Vortigern (Law) usurps his brother, Uther, for the throne of Camelot, but Uther’s young son, Arthur, escapes, destined to one day return and claim his birthright. As an adult, Arthur (now played by Hunnam) joins the resistance after pulling the powerful sword, Excalibur, from the stone. This dingy rehash of the oft-told tale had me bored from the jump. It’s not that Guy Ritchie’s film is unoriginal. Though I’ve seen many of his tricks before in better movies (funky soundtrack, disorienting editing, slow-mo), I will say that I’ve never seen a King Arthur story told like this before.
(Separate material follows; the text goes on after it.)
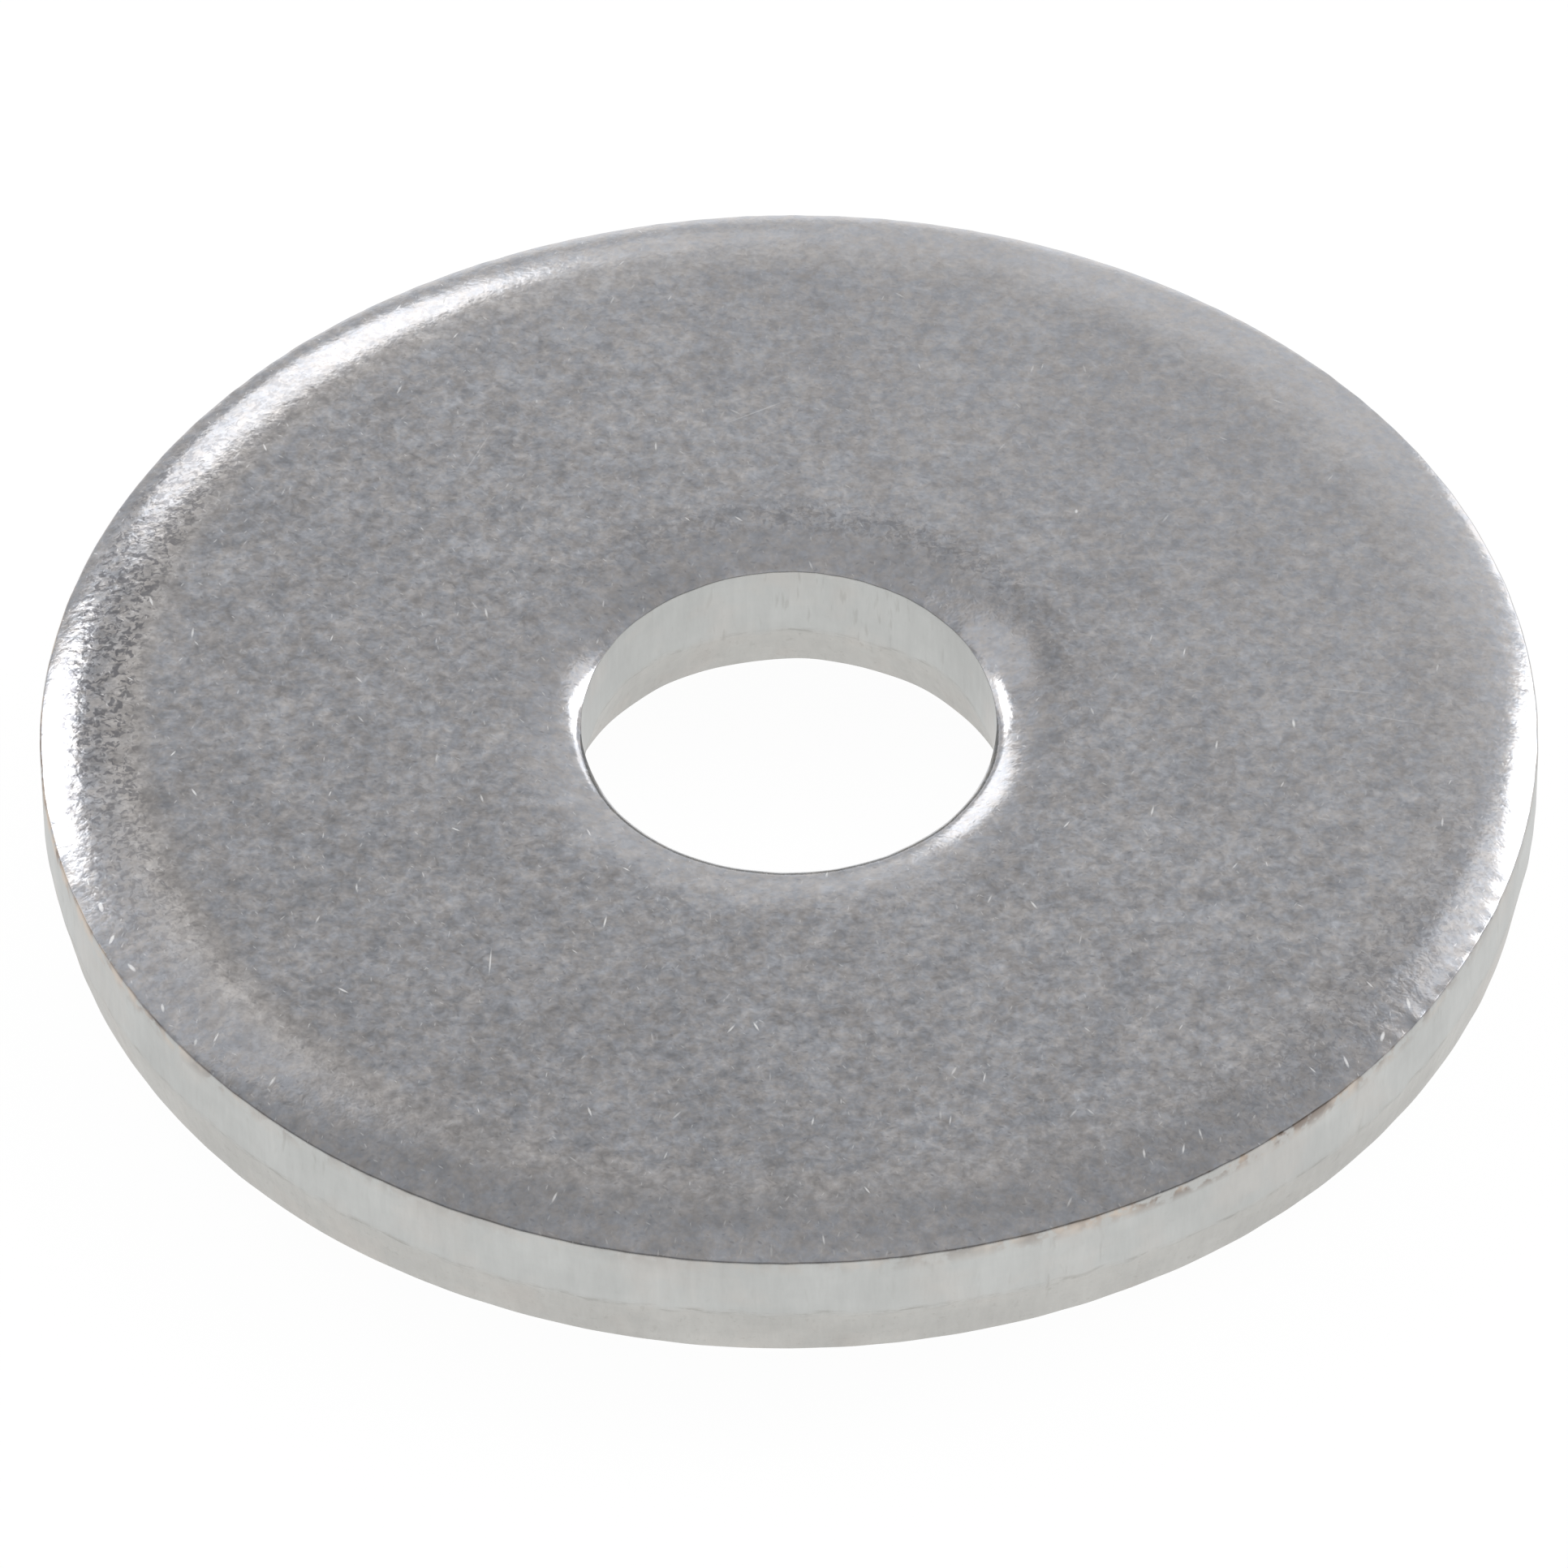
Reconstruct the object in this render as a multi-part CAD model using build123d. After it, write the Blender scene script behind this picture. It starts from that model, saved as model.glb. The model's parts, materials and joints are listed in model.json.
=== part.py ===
"""Large-diameter flat washer for an M8 bolt, 30 mm across and 3 mm thick, stamped from steel strip.

A flat washer is one piece. Its shape comes from the shearing: on the upper face both the rim and the hole
are drawn down into a soft shoulder, called the die roll. Below each shoulder's crest the wall is first a
straight, burnished land, and then a breakout that leans away from the land, down to the lower face.

The frame: origin at the centre of the lower face, which lies on the work, and +Z along the bolt axis, up to
the die-roll face. Units are millimetres.
"""

from build123d import *
import os

# Driving dimensions
OUTER_DIAMETER = 30.0
HOLE_DIAMETER = 8.3  # clearance hole for an M8 bolt
THICKNESS = 3.0

# Shoulders on the upper face: how far each reaches from its crest, and how far the crests are below the face
RIM_ROLL_WIDTH = 2.2
HOLE_ROLL_WIDTH = 2.15
ROLL_DEPTH = 0.36
# A shoulder is two tangent arcs. The tight one, next to the wall, takes these shares of width and depth.
TIGHT_WIDTH_SHARE = 0.36
TIGHT_DEPTH_SHARE = 0.68

# Sheared walls: how high the breakouts are, and how far each leans from its land
BREAKOUT_HEIGHT = 1.188
RIM_BREAKOUT = 0.23
HOLE_BREAKOUT = 0.34

CREST_HEIGHT = THICKNESS - ROLL_DEPTH


def shoulder(wall_radius, inward, width):
    """The half-section's shoulder, as edges from the flat face out to the crest.

    inward is -1 at the rim, where the flat face is nearer the axis than the wall is, and +1 at the hole.
    """
    start = (wall_radius + inward * width, THICKNESS)
    joint_radius = wall_radius + inward * width * TIGHT_WIDTH_SHARE
    joint_height = THICKNESS - ROLL_DEPTH * (1 - TIGHT_DEPTH_SHARE)
    crest = (wall_radius, CREST_HEIGHT)
    gentle = TangentArc(start, (joint_radius, joint_height), tangent=(-inward, 0))
    tight = TangentArc(gentle @ 1, crest, tangent=gentle % 1)
    return gentle, tight


def wall(radius, lean):
    """The half-section's wall, as edges from the crest down the land and the breakout to the lower face."""
    land = Line((radius, CREST_HEIGHT), (radius, BREAKOUT_HEIGHT))
    breakout = Line(land @ 1, (radius + lean, 0))
    return land, breakout


def half_section(outer_radius, hole_radius):
    """The washer's closed outline on one side of its axis, with X as radius and Y as height."""
    rim_shoulder = shoulder(outer_radius, -1, RIM_ROLL_WIDTH)
    rim_wall = wall(outer_radius, -RIM_BREAKOUT)
    hole_shoulder = shoulder(hole_radius, 1, HOLE_ROLL_WIDTH)
    hole_wall = wall(hole_radius, HOLE_BREAKOUT)
    upper_face = Line(hole_shoulder[0] @ 0, rim_shoulder[0] @ 0)
    lower_face = Line(hole_wall[1] @ 1, rim_wall[1] @ 1)
    return make_face([upper_face, *rim_shoulder, *rim_wall, lower_face, *hole_wall, *hole_shoulder])


def washer():
    """The half-section stood up on the XZ plane and turned about the bolt axis."""
    section = half_section(OUTER_DIAMETER / 2, HOLE_DIAMETER / 2)
    return revolve(Plane.XZ * section, axis=Axis.Z)


os.makedirs("parts", exist_ok=True)
export_step(washer(), "parts/washer.step")

hole_land = CREST_HEIGHT - BREAKOUT_HEIGHT
print("hole's land:", round(hole_land, 4), "long, centred at height", round(BREAKOUT_HEIGHT + hole_land / 2, 4))
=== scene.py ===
"""A stamped, zinc-plated flat washer on a white table, lit by softboxes from the left and the right.

Lengths are in millimetres inside this script, and are turned into metres where Blender objects are made.
Azimuths on the washer are in degrees about the bolt axis, from +X towards +Y, so 270 is nearest the camera.
"""

import json
import math

import bpy
import numpy as np
from mathutils import Matrix, Vector


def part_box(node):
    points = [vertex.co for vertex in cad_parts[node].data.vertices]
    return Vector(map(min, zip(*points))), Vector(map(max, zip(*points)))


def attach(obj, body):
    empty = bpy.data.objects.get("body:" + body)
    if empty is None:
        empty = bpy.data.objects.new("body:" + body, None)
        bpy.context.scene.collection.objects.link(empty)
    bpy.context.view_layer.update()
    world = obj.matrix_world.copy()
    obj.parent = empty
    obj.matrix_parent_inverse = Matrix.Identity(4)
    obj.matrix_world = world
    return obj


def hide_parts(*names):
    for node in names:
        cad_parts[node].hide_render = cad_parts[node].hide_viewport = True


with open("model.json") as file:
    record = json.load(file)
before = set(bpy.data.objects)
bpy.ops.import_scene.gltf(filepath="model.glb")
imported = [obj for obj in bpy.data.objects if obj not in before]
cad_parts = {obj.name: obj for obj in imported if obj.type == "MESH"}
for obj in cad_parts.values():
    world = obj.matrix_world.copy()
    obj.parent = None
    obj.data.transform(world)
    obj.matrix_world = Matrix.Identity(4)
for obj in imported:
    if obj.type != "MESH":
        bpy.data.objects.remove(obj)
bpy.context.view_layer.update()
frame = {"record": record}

MM = 0.001  # metres in a millimetre
NODE = "washer"

# The die roll: a shoulder drops as a power of the share of its width that it has run, from flat face to wall
RIM_ROLL_WIDTH = 2.2
RIM_ROLL_DEPTH = 0.36
RIM_ROLL_POWER = 2.6
RIM_CREST_RADIUS = 0.075
HOLE_ROLL_WIDTH = 2.15
HOLE_ROLL_DEPTH = 0.40
HOLE_ROLL_LEAN = 0.20  # how much deeper the hole's roll is in front, and shallower at the back
HOLE_ROLL_POWER = 2.5
HOLE_CREST_RADIUS = 0.03
CREST_JAG = 0.002
JAG_REACH = 14  # the power by which the crest's jags die away along the shoulder

# What a shoulder drops beyond its gentle depth, it drops in a steep lip at its crest
RIM_GENTLE_DEPTH = 1.0
HOLE_GENTLE_DEPTH = 0.36
LIP_POWER = 26
LIP_BLEND = 0.09  # the change of depth over which the lip comes in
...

It fails, however, to create any compelling characters. I’ve yet to see Charlie Hunnam emote on screen, and continue to be skeptical of his leading man ability. The side characters are forgettable. Jude Law’s villain is the most interesting character in the film, and even he feels like a miscalculation (too much emotion with no obvious motivation except I guess he’s power hungry). The action and moments of spectacle also fail to connect. Overall, a harmless but definite misfire from a director I like.

-Walter Tyrone Howard-

(644)

Turbo (2013, Directed by David Soren) English 4

Voices of Ryan Reynolds, Paul Giamatti, Maya Rudolph, Richard Jenkins, Snoop Dogg, Bill Hader, Chris Parnell, Samuel L. Jackson, Michelle Rodriguez

(4-Bad Film)

Rip-off. Inferior. Unfunny.

Turbo (Reynolds) is a snail that dreams of racing in the Indianapolis 500. Seemingly impossible, a miracle leaves him blessed with super speed and gives him the opportunity he’s always wanted. This weaker effort from DreamWorks animation feels like a blatant rip-off of Pixar’s fantastic Ratatouille. What the antithesis of a gourmet chef and fine dining? Rats. What seems like the antithesis of speed? Snails. Their family tells them it will never happen. A human befriends them and helps them achieve their dreams. It’s a completely unnecessary if not downright terrible movie.